Reproduce the lines from the one bearing "return low, high" through the one bearing "LIP_STEPS = 8", inclusive. Copy them exactly; include no other line.

*****

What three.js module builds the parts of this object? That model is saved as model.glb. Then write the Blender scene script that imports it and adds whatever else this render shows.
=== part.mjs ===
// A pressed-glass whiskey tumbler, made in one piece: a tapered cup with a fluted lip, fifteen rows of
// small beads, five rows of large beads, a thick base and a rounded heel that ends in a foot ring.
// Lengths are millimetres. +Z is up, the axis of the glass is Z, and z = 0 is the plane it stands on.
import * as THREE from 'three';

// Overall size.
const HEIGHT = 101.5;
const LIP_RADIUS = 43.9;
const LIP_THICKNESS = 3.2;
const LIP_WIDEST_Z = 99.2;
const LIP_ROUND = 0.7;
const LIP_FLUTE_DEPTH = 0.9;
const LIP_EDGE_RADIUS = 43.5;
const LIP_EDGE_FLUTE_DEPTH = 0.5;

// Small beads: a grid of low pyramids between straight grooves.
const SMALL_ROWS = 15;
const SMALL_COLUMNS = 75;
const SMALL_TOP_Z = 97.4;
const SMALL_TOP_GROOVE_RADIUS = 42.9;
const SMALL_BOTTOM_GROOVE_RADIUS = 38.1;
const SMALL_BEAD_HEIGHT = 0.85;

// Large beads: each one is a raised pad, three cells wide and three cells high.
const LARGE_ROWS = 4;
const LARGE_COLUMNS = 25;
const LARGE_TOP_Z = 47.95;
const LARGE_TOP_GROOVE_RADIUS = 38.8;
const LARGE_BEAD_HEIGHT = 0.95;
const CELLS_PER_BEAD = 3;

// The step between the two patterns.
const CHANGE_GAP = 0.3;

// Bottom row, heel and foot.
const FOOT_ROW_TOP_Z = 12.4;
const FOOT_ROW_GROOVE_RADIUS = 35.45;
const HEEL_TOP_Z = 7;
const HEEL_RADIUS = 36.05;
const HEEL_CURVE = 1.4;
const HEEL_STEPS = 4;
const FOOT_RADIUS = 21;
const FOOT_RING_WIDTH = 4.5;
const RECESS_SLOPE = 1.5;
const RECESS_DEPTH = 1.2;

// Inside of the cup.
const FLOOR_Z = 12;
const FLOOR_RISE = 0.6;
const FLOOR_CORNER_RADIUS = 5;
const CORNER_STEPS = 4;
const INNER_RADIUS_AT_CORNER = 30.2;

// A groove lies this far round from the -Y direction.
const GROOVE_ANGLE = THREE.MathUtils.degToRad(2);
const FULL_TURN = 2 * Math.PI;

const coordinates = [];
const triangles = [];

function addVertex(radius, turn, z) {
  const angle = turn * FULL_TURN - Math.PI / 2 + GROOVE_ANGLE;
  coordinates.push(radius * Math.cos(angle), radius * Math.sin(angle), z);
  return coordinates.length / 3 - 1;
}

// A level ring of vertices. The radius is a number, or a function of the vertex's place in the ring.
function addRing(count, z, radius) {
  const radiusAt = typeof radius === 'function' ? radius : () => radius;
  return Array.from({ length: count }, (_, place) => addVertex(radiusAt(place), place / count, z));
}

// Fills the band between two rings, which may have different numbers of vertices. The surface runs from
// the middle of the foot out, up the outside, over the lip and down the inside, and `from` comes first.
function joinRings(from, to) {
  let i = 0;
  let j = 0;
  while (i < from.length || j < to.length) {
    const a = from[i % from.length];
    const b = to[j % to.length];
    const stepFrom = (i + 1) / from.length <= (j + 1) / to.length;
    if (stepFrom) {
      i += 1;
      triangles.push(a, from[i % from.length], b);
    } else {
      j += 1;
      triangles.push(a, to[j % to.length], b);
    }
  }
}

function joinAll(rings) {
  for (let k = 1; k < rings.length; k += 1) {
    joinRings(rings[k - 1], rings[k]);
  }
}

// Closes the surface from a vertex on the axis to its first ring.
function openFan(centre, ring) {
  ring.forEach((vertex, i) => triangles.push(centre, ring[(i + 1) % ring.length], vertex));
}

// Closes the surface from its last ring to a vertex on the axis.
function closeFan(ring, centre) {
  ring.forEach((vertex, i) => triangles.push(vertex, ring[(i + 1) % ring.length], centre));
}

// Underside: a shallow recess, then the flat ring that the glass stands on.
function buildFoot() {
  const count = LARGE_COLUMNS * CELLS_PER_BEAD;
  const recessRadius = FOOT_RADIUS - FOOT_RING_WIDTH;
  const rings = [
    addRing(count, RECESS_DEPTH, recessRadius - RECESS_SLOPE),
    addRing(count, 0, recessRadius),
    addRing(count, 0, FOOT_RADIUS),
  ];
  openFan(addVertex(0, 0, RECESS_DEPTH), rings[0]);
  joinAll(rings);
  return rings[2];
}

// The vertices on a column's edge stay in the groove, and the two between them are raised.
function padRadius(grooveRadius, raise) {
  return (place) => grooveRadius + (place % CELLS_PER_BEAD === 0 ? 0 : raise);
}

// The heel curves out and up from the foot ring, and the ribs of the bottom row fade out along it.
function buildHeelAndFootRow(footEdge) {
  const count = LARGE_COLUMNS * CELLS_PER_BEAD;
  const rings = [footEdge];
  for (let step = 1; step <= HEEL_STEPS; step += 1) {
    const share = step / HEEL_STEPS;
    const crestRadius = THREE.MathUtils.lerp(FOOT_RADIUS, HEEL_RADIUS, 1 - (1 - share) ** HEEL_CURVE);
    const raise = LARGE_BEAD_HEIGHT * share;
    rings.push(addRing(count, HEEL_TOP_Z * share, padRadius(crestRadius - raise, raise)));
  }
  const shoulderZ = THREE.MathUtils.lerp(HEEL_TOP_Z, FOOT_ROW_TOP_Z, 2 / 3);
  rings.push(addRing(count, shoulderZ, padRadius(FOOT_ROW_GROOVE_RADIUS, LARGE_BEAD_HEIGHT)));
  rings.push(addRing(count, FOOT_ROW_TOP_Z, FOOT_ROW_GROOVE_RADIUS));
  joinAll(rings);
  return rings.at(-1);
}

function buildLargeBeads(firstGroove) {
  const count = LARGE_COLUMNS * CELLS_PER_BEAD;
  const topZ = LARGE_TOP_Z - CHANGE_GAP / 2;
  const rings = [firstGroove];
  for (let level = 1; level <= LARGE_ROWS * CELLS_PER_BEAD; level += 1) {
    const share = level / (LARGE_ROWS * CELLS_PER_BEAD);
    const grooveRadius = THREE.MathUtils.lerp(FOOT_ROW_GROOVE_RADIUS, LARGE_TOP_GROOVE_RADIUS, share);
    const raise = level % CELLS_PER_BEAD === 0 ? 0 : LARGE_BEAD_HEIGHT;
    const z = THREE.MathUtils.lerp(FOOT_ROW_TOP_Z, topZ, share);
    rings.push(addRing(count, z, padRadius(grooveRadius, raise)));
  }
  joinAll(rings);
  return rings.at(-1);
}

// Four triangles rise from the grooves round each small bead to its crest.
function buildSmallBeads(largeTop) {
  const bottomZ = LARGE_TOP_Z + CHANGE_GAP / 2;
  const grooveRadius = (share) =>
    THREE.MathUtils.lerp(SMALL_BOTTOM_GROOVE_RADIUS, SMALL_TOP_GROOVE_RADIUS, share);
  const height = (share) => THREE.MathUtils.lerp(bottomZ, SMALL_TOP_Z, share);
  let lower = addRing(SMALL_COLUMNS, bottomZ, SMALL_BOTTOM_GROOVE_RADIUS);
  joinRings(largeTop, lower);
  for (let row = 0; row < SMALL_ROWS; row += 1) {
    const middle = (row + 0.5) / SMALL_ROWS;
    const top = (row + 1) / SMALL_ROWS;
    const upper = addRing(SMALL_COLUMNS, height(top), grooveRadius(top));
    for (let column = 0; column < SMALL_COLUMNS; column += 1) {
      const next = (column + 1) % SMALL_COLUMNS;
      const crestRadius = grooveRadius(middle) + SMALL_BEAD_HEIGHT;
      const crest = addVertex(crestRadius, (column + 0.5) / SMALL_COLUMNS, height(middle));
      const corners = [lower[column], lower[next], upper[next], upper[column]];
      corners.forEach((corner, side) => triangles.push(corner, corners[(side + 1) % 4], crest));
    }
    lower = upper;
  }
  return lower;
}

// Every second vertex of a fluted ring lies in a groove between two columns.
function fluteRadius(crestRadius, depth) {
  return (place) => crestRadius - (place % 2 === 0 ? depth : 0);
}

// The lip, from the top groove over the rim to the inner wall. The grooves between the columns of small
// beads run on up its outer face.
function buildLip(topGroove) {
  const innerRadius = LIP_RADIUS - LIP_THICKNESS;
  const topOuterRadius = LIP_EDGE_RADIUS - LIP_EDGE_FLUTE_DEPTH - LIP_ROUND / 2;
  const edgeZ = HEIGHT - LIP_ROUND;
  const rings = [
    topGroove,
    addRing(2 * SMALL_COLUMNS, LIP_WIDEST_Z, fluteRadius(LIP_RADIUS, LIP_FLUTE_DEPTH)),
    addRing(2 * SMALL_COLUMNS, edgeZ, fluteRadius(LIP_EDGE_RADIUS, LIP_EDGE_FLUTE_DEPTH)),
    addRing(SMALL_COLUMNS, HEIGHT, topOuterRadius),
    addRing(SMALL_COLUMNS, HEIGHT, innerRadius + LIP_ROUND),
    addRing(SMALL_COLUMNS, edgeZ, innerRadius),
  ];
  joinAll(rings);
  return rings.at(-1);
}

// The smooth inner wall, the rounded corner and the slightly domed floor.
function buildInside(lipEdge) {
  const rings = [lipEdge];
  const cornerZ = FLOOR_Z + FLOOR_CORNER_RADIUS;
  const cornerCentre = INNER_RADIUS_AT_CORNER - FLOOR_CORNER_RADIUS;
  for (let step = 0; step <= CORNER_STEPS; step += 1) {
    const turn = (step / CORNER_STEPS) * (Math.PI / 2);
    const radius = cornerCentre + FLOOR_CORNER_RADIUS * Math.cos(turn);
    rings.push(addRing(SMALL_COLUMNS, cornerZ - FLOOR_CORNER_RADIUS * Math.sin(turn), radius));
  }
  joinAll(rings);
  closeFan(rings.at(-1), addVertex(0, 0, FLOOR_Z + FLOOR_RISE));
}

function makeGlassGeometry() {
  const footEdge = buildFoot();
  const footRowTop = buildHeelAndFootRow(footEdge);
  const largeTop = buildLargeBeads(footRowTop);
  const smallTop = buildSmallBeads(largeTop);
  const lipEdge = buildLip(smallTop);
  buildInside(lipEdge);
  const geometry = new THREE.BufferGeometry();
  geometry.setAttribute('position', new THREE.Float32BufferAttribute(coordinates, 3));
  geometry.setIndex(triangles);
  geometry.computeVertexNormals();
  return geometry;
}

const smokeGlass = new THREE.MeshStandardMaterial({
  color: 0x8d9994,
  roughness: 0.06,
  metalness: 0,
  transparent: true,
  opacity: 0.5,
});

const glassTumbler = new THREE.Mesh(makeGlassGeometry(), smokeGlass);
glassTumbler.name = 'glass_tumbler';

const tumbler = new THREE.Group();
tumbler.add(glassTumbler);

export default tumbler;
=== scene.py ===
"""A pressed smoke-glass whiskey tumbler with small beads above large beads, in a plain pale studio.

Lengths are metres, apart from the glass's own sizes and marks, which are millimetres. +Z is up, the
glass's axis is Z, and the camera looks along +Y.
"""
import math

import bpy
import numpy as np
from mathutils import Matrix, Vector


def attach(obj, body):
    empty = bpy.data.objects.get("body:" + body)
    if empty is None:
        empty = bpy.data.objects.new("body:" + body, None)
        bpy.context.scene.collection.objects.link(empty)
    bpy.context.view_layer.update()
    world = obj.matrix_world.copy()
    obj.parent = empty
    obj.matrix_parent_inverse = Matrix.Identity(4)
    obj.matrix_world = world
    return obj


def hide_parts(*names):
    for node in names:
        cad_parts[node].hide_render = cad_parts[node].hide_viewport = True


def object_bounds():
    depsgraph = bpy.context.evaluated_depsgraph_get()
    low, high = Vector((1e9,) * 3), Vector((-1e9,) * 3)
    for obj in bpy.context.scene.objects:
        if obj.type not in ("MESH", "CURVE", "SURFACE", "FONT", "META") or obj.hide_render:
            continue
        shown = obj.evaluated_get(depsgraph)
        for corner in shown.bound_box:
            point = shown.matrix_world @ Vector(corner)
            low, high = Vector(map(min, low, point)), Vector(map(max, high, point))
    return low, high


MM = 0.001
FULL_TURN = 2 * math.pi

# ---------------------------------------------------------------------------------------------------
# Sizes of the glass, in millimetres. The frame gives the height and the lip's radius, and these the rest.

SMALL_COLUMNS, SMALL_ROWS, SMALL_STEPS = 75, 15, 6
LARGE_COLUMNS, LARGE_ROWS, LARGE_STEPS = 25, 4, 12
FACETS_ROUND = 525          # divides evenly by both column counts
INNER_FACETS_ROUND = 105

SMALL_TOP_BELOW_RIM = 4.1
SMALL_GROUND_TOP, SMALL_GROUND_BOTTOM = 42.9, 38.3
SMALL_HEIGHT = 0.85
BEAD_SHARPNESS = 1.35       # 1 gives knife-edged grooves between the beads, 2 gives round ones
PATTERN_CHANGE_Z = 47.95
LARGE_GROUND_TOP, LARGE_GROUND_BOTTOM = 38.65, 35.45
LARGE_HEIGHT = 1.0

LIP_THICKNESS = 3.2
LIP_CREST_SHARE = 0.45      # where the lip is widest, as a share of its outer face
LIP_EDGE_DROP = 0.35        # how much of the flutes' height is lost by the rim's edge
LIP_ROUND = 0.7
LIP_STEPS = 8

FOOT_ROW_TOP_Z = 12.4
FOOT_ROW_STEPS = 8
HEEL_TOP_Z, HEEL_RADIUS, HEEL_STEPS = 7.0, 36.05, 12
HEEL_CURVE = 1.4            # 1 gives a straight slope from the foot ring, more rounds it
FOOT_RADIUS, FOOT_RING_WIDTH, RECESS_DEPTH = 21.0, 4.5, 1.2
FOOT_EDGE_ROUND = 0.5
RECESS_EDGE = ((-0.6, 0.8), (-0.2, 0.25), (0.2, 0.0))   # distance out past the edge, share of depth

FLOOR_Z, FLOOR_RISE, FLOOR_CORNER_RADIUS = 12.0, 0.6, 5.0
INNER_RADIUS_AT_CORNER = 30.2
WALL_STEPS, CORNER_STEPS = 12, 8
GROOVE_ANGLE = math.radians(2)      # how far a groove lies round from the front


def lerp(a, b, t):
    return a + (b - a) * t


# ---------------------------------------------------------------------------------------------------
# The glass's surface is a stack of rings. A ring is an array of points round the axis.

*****

- Result:
    return low, high


MM = 0.001
FULL_TURN = 2 * math.pi

# ---------------------------------------------------------------------------------------------------
# Sizes of the glass, in millimetres. The frame gives the height and the lip's radius, and these the rest.

SMALL_COLUMNS, SMALL_ROWS, SMALL_STEPS = 75, 15, 6
LARGE_COLUMNS, LARGE_ROWS, LARGE_STEPS = 25, 4, 12
FACETS_ROUND = 525          # divides evenly by both column counts
INNER_FACETS_ROUND = 105

SMALL_TOP_BELOW_RIM = 4.1
SMALL_GROUND_TOP, SMALL_GROUND_BOTTOM = 42.9, 38.3
SMALL_HEIGHT = 0.85
BEAD_SHARPNESS = 1.35       # 1 gives knife-edged grooves between the beads, 2 gives round ones
PATTERN_CHANGE_Z = 47.95
LARGE_GROUND_TOP, LARGE_GROUND_BOTTOM = 38.65, 35.45
LARGE_HEIGHT = 1.0

LIP_THICKNESS = 3.2
LIP_CREST_SHARE = 0.45      # where the lip is widest, as a share of its outer face
LIP_EDGE_DROP = 0.35        # how much of the flutes' height is lost by the rim's edge
LIP_ROUND = 0.7
LIP_STEPS = 8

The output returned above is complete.